Levine’s work has been the subject of solo exhibitions at prominent institutions worldwide, including at Neues Museum, State Museum for Art and Design in Nuremberg (2016); Portland Art Museum, Oregon (2013); Museum Haus Lange, Krefeld, Germany (2010); San Francisco Museum of Modern Art (2009 and 1991); and the Georgia O’Keeffe Museum, Santa Fe, New Mexico (2007). Other venues include Museum Morsbroich, Leverkusen, Germany (1998); Museum of Contemporary Art, Los Angeles; The Menil Collection, Houston (both 1995); Portikus, Frankfurt (1994); Philadelphia Museum of Art (1993); Kunsthalle Zürich (1991); High Museum of Art, Atlanta; Hirshhorn Museum and Sculpture Garden, Washington, DC (both 1988); and the Wadsworth Atheneum Museum of Art, Hartford, Connecticut (1987).

Levine’s work has been represented by David Zwirner since 2015. Her inaugural solo exhibition with the gallery was on view in New York the following year.
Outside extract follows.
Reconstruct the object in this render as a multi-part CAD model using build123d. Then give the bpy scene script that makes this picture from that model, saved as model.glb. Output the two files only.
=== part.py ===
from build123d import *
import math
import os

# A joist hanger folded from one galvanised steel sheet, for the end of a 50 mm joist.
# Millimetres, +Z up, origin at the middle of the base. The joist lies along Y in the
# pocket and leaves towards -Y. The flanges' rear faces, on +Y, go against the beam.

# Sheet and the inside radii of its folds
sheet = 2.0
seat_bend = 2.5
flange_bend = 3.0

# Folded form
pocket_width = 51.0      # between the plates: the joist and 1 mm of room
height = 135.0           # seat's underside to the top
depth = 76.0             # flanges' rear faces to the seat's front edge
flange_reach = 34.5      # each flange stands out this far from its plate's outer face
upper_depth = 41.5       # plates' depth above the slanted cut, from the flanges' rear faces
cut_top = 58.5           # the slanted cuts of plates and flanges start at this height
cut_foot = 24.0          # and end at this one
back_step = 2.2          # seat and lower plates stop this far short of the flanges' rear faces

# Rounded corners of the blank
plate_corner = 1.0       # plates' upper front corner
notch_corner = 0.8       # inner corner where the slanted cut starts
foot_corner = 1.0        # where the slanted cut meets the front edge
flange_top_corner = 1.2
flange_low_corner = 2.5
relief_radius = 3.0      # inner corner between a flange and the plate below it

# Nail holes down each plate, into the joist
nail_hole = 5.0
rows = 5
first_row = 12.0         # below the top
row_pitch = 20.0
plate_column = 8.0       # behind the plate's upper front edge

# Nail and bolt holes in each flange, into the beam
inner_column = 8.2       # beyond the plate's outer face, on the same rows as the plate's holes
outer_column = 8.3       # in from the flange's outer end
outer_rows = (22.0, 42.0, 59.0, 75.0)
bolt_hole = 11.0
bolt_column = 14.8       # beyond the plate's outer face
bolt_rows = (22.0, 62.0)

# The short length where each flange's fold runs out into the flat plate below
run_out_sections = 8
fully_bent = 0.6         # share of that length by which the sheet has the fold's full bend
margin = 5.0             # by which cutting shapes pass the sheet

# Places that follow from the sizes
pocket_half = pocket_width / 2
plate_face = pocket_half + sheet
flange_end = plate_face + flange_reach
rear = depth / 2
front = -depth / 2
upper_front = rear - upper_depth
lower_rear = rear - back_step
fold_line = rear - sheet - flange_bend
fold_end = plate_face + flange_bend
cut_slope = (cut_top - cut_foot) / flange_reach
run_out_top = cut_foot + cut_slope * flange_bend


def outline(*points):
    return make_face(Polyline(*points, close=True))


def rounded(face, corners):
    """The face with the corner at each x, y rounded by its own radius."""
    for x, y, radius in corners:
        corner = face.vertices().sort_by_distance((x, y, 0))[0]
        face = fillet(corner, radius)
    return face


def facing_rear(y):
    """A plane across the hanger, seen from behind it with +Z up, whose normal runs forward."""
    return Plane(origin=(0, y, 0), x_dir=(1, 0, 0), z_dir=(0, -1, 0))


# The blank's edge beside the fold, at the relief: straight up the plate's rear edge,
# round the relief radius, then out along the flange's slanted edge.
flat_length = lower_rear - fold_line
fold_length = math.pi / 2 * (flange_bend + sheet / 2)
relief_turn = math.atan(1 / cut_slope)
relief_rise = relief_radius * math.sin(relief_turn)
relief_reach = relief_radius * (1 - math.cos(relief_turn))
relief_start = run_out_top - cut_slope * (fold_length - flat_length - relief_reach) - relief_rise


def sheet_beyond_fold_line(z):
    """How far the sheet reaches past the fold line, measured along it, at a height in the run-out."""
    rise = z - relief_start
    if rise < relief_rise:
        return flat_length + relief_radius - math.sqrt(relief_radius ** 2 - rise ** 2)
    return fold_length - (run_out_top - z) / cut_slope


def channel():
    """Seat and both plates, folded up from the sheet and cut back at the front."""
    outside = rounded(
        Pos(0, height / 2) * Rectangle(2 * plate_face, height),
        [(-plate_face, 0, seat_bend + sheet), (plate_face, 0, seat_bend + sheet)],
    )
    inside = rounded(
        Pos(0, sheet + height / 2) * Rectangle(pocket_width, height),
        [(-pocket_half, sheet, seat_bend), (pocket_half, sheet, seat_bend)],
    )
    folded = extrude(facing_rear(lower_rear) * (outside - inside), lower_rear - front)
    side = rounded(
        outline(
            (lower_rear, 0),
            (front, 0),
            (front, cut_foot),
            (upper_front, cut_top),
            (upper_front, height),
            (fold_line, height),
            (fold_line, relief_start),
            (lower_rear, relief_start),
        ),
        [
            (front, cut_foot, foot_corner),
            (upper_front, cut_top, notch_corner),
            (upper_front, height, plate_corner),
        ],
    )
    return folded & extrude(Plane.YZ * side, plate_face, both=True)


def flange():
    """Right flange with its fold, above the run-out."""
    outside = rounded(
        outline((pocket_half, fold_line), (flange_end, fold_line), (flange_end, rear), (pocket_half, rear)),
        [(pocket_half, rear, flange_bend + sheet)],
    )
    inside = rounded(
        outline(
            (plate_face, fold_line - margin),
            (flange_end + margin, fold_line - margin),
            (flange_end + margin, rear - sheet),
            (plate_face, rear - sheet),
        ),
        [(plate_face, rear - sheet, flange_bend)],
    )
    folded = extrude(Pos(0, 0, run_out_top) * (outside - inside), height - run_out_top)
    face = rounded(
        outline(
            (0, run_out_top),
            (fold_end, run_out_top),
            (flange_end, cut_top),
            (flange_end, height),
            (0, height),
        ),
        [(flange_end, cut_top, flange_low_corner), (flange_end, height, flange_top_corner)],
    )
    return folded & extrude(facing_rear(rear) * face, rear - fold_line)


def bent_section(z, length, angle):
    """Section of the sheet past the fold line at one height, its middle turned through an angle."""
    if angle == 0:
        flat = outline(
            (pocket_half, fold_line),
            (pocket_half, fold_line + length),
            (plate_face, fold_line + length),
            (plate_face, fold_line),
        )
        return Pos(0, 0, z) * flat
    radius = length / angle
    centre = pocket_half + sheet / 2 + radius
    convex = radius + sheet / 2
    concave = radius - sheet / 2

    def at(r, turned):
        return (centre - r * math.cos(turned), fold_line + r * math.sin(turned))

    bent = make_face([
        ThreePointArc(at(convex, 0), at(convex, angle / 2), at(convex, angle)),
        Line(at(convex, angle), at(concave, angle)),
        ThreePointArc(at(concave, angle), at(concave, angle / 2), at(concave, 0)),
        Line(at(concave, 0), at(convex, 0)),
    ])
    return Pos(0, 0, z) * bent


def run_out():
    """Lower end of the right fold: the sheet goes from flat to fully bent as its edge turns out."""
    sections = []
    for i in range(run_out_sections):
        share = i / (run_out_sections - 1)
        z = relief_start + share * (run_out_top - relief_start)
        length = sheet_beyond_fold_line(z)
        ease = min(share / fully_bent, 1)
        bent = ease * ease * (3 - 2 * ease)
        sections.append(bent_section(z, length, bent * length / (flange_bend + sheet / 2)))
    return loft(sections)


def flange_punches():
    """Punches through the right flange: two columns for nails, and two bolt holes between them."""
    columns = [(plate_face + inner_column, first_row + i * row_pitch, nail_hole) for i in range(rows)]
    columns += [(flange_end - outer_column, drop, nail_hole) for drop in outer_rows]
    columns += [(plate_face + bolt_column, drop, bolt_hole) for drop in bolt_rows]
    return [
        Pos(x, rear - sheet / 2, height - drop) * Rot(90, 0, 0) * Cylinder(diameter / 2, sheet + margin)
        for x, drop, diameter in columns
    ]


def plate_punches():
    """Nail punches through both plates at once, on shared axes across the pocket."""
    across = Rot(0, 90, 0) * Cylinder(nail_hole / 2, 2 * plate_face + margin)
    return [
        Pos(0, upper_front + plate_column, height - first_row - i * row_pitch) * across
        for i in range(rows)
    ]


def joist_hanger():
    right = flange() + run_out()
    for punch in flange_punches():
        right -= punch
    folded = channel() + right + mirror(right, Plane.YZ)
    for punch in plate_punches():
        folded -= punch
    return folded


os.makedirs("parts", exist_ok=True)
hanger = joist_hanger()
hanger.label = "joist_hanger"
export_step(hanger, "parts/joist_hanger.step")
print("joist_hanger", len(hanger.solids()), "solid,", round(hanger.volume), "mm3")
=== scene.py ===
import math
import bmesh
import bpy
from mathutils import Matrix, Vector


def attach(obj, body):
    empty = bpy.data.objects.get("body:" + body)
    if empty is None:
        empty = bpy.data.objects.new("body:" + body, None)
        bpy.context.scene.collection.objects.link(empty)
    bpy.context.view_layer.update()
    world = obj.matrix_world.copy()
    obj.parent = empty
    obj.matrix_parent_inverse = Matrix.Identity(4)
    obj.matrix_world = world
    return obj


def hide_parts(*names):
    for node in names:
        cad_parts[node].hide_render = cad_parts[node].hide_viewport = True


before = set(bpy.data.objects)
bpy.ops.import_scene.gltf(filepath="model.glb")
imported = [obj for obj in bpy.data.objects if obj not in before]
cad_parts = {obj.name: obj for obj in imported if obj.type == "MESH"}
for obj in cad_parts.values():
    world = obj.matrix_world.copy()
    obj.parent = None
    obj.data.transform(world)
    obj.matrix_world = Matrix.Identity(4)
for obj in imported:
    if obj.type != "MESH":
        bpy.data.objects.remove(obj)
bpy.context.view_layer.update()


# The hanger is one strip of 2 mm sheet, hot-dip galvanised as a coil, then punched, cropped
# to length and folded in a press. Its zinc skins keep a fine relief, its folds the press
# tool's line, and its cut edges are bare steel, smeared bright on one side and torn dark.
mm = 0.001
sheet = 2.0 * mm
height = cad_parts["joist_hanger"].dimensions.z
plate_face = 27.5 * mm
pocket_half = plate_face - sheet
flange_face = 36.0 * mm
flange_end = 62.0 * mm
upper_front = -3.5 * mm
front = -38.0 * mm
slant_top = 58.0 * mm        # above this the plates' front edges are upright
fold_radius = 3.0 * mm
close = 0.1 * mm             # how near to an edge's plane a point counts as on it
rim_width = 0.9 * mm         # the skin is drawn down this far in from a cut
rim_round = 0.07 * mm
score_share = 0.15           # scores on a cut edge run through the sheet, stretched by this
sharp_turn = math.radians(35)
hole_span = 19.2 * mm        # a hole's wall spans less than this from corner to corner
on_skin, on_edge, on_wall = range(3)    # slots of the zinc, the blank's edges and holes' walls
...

In 2017, Sherrie Levine: Pie Town was presented at the gallery’s London location. Sherrie Levine: After Reinhardt, the artist’s third solo exhibition with David Zwirner, was on view in 2019 at the gallery’s East 69th Street location. In 2021, Sherrie Levine: Hong Kong Dominoes was presented at David Zwirner, Hong Kong. A solo presentation of the artist’s work was on view at David Zwirner, Paris, in the Spring of 2023. A concurrent presentation entitled Sherrie Levine: Wood was also on view at the gallery’s East 69th Street location in New York. Levine lives and works in New York.

Work by the artist is held in major international museum collections, including the Art Institute of Chicago; Centre Pompidou, Paris; Hirshhorn Museum and Sculpture Garden, Washington, DC; Institute of Contemporary Art, Boston; Louisiana Museum of Modern Art, Humlebæk, Denmark; Los Angeles County Museum of Art; The Metropolitan Museum of Art, New York; The Museum of Modern Art, New York; The National Museum of Art, Osaka; San Francisco Museum of Modern Art; Solomon R. Guggenheim Museum, New York; Tate, United Kingdom; and the Whitney Museum of American Art, New York.